There were also names of famous people form Chinese politics, literature, and history, like Lianjie Li—the real name of Chinese movie star Jet Li—who signed it twice. Many of them indicated that they were from Aurora, Colorado, as did a number of other Chinese names that were written in English. EIP flagged the petition, wondering what was going on here—was the petition spammed, or was someone using the fake names to boost the number of signatures on the petition? “There’s either a very large Mandarin-speaking community in Aurora, Colorado, with a passion for coal ash, or it just seems pretty sloppy,” said EIP director Eric Schaeffer. (According to the Census Bureau, 4.9 percent of Aurora is of Asian descent—though most of them probably aren’t named “Big Steamed Bun.”)
Citizens for Recycling First denied that there was any malfeasance here, and instead turned the blame on unnamed environmental groups. “I have no idea how the Chinese characters got on the White House website,” John Ward, the group’s chairman, told Mother Jones on Monday. He referred my questions to the White House, since it’s their site that hosts the petition. “For all I know, they may have been put there by an environmental group seeking to embarrass us.”

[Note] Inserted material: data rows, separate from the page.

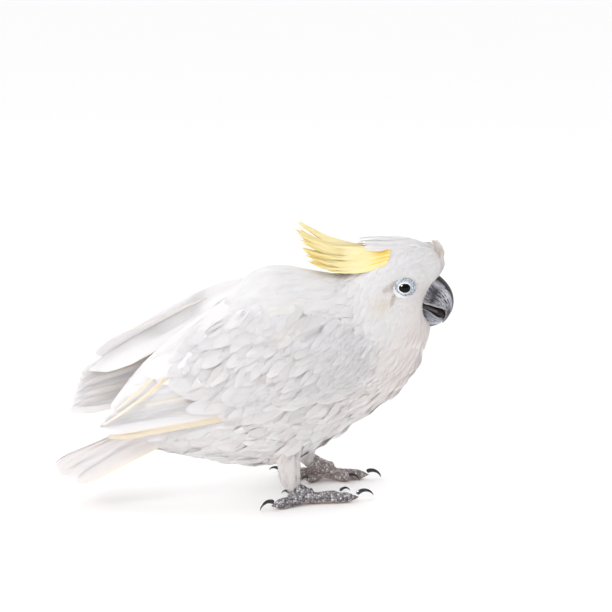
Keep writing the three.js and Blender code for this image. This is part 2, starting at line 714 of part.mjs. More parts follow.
// Each region of the bird is a group at its own reference point, and each mesh sits at its middle.
const footAt = ({ side, foot }) => [foot[0], side * foot[1], 0];
const REGIONS = {
  body: { at: [0, 0, 140], names: /^(trunk|tail)$/ },
  head: { at: [150, 0, 230], names: /^(neck|head|eye|eyelid|bill|tongue|crest|forelock)/ },
  wing_right: { at: [85, RIGHT * 67, 150], names: /^wing_right/ },
  wing_left: { at: [85, LEFT * 67, 150], names: /^wing_left/ },
  leg_right: { at: footAt(LEGS.right), names: /^(thigh|shank|toe|claw)_right/ },
  leg_left: { at: footAt(LEGS.left), names: /^(thigh|shank|toe|claw)_left/ },
};

const cockatoo = new THREE.Group();
const groups = {};
for (const [name, { at }] of Object.entries(REGIONS)) {
  groups[name] = new THREE.Group();
  groups[name].name = `region_${name}`;
  groups[name].position.set(...at);
  cockatoo.add(groups[name]);
}

function place(name, material, made) {
  const { numProp, vertProperties, triVerts } = made.getMesh();
  const count = vertProperties.length / numProp;
  const places = new Float32Array(count * 3);
  for (let i = 0; i < count; i++) places.set(vertProperties.subarray(i * numProp, i * numProp + 3), 3 * i);
  const geometry = new THREE.BufferGeometry().setAttribute("position", new THREE.BufferAttribute(places, 3));
  geometry.setIndex(new THREE.BufferAttribute(new Uint32Array(triVerts), 1));
  geometry.computeVertexNormals();
  geometry.computeBoundingBox();
  const middle = geometry.boundingBox.getCenter(new THREE.Vector3()).round();
  geometry.translate(-middle.x, -middle.y, -middle.z);
  const mesh = new THREE.Mesh(geometry, MATERIALS[material]);
  mesh.name = name;
  const group = groups[Object.keys(REGIONS).find((region) => REGIONS[region].names.test(name))];
  mesh.position.copy(middle).sub(group.position);
  group.add(mesh);
}

for (const [name, made] of Object.entries(divided)) place(name, "plumage", made);
for (const [name, { material, solid: made }] of parts) if (name !== "body") place(name, material, made);

export default cockatoo;
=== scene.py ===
"""The looks of a sulphur-crested cockatoo: one skin, solid feather vanes over it, and a bill, eyes and feet."""

import math

import bmesh
import bpy
import numpy as np
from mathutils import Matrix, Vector
from mathutils.bvhtree import BVHTree
from mathutils.kdtree import KDTree


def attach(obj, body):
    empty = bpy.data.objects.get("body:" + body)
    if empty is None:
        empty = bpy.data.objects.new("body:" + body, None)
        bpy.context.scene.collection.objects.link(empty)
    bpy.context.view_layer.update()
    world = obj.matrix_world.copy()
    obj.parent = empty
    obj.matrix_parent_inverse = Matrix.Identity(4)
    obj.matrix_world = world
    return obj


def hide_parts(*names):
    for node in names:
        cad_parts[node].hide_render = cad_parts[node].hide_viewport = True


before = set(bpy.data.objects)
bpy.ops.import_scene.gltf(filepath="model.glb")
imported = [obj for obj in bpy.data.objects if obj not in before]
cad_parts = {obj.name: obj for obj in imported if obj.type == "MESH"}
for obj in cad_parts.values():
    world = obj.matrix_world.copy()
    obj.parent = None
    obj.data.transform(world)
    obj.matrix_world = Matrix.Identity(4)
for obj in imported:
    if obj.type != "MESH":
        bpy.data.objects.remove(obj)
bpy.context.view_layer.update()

MM = 0.001
RIGHT, LEFT = -1, 1
rng = np.random.default_rng(4)

# ------------------------------------------------------------------ small helpers


def linear(code, alpha=1.0):
    """An sRGB hex colour as linear RGBA."""
    parts = [int(code[i : i + 2], 16) / 255 for i in (0, 2, 4)]
    return [c / 12.92 if c <= 0.04045 else ((c + 0.055) / 1.055) ** 2.4 for c in parts] + [alpha]


def mix(a, b, f):
    return a + (b - a) * f


def smooth(low, high, x):
    f = np.clip((np.asarray(x, float) - low) / (high - low), 0, 1)
    return f * f * (3 - 2 * f)


def unit(v):
    v = np.asarray(v, float)
    return v / np.maximum(np.linalg.norm(v, axis=-1, keepdims=True), 1e-9)


def dot(a, b):
    return (a * b).sum(-1, keepdims=True)


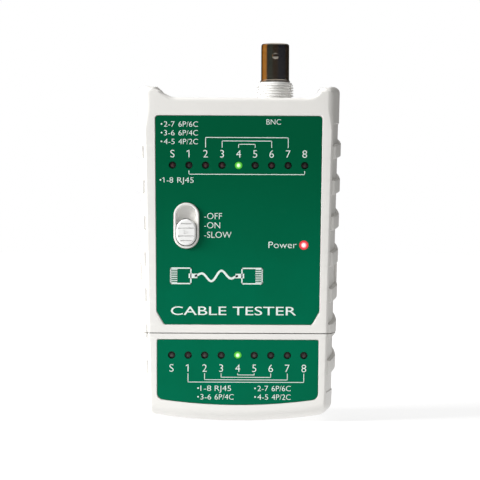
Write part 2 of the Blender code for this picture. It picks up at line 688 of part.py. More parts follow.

“If somebody found a way to hack a bunch of names and still be able to get through that verification process with the White House, I don’t know how to do that,” he continued. “If we were the ones trying to cheat, why would we do something so obvious as using Chinese characters? I don’t even know Chinese characters.”

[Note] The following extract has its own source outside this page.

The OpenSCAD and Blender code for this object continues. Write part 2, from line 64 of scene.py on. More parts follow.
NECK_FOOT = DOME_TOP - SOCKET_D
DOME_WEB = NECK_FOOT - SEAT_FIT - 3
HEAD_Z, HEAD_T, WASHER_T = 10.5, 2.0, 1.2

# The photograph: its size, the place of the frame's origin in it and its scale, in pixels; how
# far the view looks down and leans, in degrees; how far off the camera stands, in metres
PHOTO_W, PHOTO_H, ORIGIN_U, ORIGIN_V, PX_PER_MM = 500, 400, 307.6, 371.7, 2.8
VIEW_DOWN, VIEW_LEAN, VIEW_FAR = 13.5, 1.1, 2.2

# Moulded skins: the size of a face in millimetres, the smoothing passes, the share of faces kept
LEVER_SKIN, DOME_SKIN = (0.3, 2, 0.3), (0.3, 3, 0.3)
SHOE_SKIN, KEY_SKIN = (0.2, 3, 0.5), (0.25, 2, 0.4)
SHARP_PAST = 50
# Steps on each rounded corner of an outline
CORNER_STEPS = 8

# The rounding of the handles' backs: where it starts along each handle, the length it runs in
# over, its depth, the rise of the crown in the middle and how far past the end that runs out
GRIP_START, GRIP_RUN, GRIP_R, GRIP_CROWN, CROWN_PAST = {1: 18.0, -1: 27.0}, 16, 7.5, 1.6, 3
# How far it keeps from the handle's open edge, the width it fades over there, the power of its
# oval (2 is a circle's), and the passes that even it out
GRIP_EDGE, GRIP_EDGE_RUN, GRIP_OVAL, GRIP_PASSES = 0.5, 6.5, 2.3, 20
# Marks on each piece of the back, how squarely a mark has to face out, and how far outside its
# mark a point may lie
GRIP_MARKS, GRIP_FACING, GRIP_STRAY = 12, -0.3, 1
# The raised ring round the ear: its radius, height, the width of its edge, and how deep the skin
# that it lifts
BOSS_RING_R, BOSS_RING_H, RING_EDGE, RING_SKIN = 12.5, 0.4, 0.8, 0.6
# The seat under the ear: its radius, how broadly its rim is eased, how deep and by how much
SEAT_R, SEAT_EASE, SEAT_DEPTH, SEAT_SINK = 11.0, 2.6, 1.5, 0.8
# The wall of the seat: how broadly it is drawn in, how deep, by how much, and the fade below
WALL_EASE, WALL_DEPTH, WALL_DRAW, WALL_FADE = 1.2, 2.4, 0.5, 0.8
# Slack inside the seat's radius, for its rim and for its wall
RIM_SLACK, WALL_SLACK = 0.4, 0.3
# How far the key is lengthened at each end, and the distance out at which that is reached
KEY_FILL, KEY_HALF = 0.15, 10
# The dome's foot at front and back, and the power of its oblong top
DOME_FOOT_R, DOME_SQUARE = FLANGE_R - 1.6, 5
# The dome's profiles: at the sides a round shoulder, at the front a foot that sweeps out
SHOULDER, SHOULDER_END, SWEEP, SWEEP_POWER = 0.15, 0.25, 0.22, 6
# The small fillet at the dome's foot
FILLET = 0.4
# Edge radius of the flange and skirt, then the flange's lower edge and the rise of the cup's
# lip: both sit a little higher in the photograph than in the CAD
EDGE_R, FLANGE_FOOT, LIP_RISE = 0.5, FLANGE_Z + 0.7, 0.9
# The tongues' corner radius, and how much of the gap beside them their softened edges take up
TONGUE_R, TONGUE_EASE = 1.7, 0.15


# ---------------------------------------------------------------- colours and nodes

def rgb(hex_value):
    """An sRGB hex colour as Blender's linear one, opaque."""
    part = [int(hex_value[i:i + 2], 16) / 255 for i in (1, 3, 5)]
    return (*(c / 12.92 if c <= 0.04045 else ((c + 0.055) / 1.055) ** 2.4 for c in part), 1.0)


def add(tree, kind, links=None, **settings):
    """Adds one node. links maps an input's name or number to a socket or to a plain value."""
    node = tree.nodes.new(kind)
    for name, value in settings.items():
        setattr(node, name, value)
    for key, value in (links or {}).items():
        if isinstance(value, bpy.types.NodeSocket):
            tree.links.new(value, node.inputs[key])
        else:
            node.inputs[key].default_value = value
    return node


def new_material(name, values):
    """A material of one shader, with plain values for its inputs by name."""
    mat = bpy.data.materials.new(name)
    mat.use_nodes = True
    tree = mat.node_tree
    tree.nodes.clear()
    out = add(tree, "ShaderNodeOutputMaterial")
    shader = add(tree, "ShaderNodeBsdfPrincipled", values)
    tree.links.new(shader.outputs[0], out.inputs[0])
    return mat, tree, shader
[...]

The White House didn’t respond to several requests for comment about what might have happened with the petition, and whether anyone was looking into it. But it seems like spamming the site it is at least moderately difficult. You have to create an account before you can sign a petition, which requires a valid zip code and email address, as well as the ability to type out the “captcha” phrase and prove you’re not a robot. Then you have to verify your account by clicking on a link in an email sent from the site, and then enter the password contained in that email on the site.
This whole affair would seem rather silly, but the regulation of coal ash is a major issue for the EPA that’s been caught up in interagency dispute for nearly three years. In October 2009, the EPA proposed a rule that would have reclassified coal ash as hazardous waste. The companies that recycle coal ash balked, arguing that this classification would make their products less appealing. The rule was sent to the White House Office of Management and Budget’s Office of Information and Regulatory Affairs, which reviews agency rules, and when it emerged there were actually two proposals—one that would classify it as a hazardous waste, and one that wouldn’t. I wrote about that whole affair back in December 2010, and nothing has changed since then—there’s still no new rule for dealing with coal ash. So the effort to sway those rules is still underway.
And Citizens for Recycling First isn’t just some lay group of Americans that want to protect their right to drywall made from coal ash. Ward is a consultant to the coal industry, as well as the government relations committee chairman of the American Coal Ash Association, the lobbying group that represents the coal ash industry. Its membership is made up of both major coal-burners like Southern Company and American Electric Power, and companies that turn the ash into products. Until recently, the ACAA was based in Aurora, Colorado, which many of these Chinese-speaking supporters claimed as their hometown. (It is now based in Farmington Hills, Michigan.)
So what’s going on here? EIP’s Schaeffer thinks the petition is an industry-backed attempt to astroturf support for weaker rules from the EPA. “I don’t doubt there are genuine people with an interest in recycling coal ash on the petition,” he says. “But it shows what happens when these front groups. They get away with stuff because they put the right sounding name on their masthead, they drum up what appear to be petitions.”